- [DATASET EXTRACT]
##############################

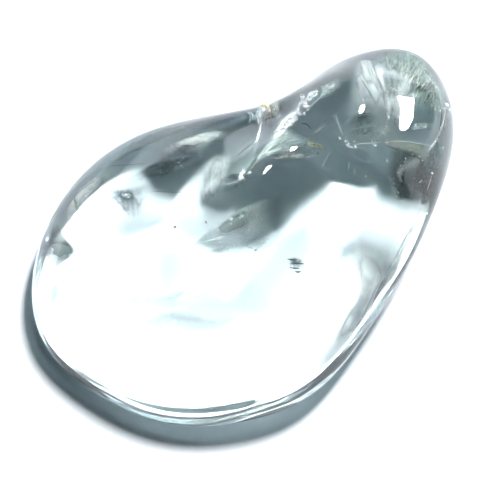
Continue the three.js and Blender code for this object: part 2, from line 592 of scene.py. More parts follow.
def crack_streaks() -> bpy.types.NodeTree:
    """Returns the group that gives a crack's feathered edges and the streaks from its mouth to its root."""
    name = "crack_streaks"
    if name in bpy.data.node_groups:
        return bpy.data.node_groups[name]
    shading, given, out = new_group(
        name, ("Along", "Inward", "Streaks", "Feather", "Mouth", "Contrast", "Seed"), ("Mask", "Streak"),
    )
    change_inward = 1.5  # how much a streak changes from the mouth to the root
    least_fringe, streaky_fringe = 0.4, 1.4  # the root's fringe as shares of the feather
    before_mouth = -0.001  # keeps the mouth whole where nothing fades it
    lane = shading.add("CombineXYZ")
    shading.feed(lane.inputs["X"], shading.math("MULTIPLY", given["Along"], given["Streaks"]))
    shading.feed(lane.inputs["Y"], shading.math("MULTIPLY", given["Inward"], change_inward))
    shading.feed(lane.inputs["Z"], given["Seed"])
    streak = shading.spread(shading.noise(lane.outputs[0], 1.0, detail=3.0), low=0.36, high=0.62)
    half = shading.math("MINIMUM", given["Along"], shading.math("SUBTRACT", 1.0, given["Along"]))
    ends = shading.spread(half, 0.0, given["Feather"])
    left = shading.math("SUBTRACT", 1.0, given["Inward"])
    ragged = shading.math("MULTIPLY", streak, streaky_fringe)
    fringe = shading.math("MULTIPLY", given["Feather"], shading.math("ADD", least_fringe, ragged))
    root = shading.spread(left, 0.0, fringe)
    mouth = shading.spread(given["Inward"], before_mouth, given["Mouth"])
    edges = shading.math("MULTIPLY", shading.math("MULTIPLY", ends, mouth), root)
    kept = shading.math("MULTIPLY", given["Contrast"], shading.math("SUBTRACT", 1.0, streak))
    shading.feed(out["Mask"], shading.math("MULTIPLY", edges, shading.math("SUBTRACT", 1.0, kept)))
    shading.feed(out["Streak"], streak)
    return shading.tree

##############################

- [AIM] Scan the material above. Copy each line where "from" occurs.

- [REPLY]
Continue the three.js and Blender code for this object: part 2, from line 592 of scene.py. More parts follow.
    """Returns the group that gives a crack's feathered edges and the streaks from its mouth to its root."""
    change_inward = 1.5  # how much a streak changes from the mouth to the root